Stored items:
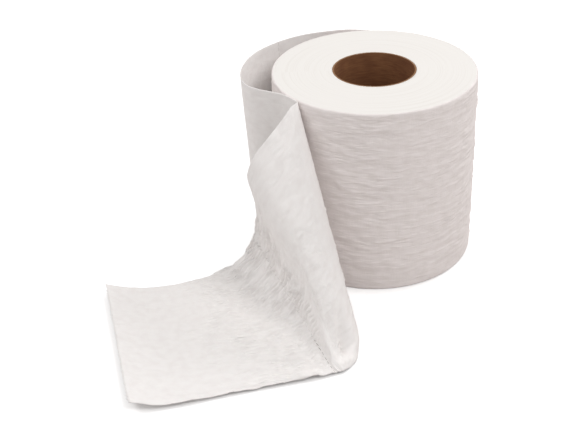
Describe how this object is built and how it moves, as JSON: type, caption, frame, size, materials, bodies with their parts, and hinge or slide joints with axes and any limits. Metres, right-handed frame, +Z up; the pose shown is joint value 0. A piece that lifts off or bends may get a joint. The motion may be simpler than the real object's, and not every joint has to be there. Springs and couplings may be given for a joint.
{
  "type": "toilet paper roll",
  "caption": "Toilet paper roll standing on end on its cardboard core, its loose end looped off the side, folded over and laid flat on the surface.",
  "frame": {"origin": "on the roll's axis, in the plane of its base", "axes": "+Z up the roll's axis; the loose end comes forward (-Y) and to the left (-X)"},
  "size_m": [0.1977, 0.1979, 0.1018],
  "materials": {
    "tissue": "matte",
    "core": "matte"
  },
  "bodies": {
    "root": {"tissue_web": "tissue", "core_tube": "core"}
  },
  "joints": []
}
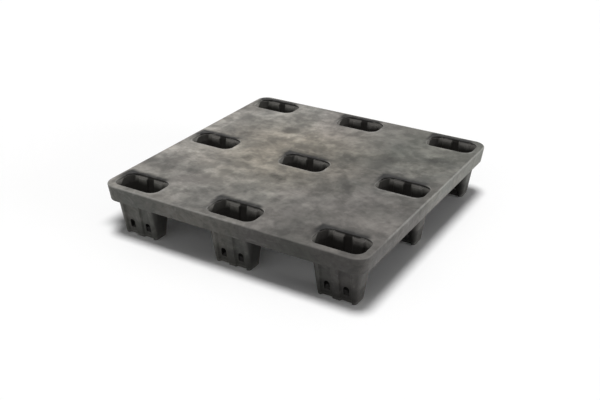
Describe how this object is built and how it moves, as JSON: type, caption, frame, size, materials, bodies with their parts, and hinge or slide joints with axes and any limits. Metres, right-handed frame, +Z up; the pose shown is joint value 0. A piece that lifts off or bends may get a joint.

* * *

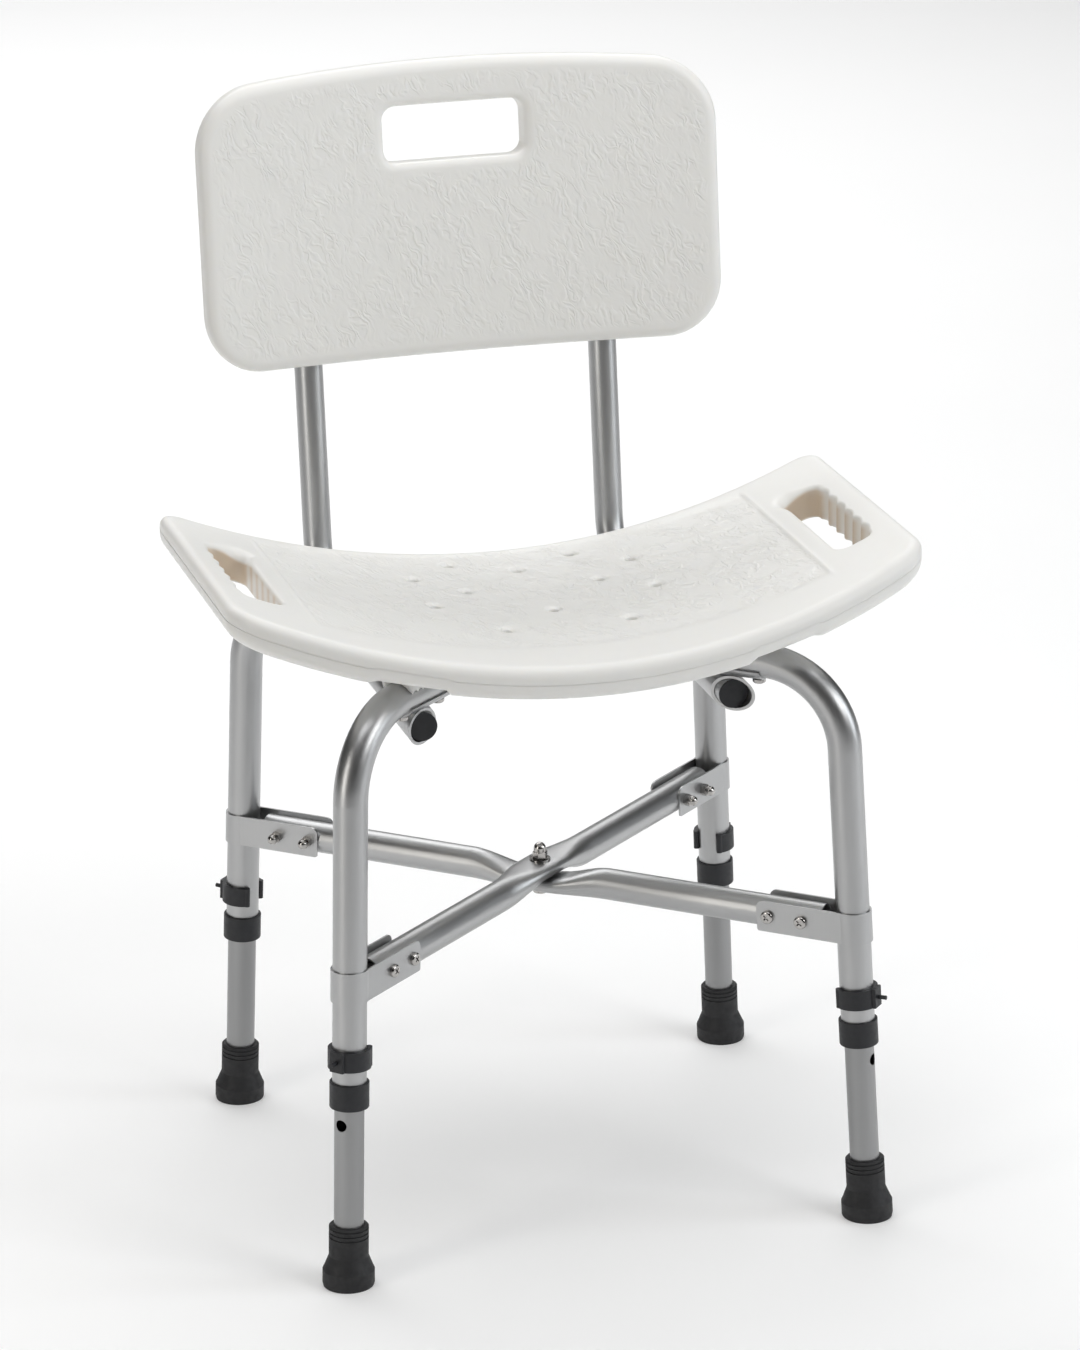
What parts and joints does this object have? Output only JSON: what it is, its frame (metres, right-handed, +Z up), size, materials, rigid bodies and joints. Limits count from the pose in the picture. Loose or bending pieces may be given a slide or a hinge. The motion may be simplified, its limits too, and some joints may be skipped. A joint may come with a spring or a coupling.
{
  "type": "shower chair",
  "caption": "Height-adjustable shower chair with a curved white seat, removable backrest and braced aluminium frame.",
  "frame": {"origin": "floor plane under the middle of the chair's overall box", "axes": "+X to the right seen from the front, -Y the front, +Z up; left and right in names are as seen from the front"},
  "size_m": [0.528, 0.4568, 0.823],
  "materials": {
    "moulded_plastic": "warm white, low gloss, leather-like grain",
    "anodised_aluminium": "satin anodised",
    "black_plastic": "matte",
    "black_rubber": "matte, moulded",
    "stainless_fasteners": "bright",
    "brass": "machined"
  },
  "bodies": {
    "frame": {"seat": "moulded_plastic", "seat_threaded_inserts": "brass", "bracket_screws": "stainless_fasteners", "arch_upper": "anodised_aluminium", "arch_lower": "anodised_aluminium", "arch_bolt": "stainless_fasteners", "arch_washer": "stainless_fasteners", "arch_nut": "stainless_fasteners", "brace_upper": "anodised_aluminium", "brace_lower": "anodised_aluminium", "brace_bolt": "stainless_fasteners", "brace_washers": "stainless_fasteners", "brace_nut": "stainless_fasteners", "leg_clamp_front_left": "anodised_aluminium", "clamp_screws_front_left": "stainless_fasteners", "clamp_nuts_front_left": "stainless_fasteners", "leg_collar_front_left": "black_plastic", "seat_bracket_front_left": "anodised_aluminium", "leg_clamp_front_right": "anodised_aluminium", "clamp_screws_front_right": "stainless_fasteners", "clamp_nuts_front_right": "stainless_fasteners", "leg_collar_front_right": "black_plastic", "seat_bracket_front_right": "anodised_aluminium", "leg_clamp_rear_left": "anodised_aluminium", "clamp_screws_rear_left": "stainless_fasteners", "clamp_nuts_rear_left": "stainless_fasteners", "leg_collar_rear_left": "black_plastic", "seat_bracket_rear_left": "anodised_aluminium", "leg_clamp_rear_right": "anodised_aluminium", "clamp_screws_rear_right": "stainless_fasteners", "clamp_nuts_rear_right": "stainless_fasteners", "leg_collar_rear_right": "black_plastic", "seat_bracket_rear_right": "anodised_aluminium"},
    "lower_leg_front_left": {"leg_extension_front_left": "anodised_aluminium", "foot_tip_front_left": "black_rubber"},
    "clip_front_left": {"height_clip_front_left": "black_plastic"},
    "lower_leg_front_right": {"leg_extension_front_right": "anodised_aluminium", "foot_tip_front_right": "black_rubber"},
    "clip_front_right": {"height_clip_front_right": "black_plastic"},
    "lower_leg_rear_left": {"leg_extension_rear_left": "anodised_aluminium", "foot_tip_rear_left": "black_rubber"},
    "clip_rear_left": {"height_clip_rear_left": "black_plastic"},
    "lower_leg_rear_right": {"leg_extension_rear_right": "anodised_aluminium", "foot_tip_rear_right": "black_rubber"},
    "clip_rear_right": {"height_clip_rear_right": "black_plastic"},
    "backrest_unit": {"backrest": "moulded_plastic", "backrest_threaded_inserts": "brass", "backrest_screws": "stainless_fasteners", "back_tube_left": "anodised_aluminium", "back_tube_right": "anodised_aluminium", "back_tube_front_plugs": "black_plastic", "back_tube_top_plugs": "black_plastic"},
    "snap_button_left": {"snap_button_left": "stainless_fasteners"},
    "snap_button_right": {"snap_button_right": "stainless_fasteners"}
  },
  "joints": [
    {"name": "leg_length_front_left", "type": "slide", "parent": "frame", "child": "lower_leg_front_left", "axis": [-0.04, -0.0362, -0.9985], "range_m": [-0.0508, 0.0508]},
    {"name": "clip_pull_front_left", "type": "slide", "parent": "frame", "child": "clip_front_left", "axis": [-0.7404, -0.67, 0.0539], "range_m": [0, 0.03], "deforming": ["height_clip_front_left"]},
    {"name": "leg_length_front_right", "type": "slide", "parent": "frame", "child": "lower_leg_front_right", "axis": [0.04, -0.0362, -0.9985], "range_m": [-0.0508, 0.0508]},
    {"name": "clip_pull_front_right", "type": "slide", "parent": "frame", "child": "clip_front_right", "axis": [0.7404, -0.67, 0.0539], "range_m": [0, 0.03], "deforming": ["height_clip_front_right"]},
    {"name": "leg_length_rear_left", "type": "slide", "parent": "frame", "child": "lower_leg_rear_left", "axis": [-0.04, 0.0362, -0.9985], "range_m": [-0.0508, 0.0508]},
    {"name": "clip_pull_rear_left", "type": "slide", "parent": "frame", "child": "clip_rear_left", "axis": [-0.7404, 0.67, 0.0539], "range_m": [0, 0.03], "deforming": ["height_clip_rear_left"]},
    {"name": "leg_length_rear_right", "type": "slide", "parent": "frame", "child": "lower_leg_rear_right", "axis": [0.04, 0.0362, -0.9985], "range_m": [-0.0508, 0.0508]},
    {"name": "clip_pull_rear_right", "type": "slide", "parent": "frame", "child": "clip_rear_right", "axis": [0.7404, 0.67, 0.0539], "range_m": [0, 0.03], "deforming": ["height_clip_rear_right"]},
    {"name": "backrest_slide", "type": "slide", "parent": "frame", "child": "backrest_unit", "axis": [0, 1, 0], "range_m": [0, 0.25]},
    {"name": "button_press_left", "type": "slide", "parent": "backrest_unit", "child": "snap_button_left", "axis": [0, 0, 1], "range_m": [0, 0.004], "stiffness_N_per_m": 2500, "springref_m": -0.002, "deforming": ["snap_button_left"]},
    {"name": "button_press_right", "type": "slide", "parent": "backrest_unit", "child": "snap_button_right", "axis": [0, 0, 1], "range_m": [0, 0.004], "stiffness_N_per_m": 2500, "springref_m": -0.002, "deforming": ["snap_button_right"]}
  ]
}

## GOAL
From the listing, tally every line with the word "joints" in it and give only the tally.

## SOLUTION TO THIS TASK
5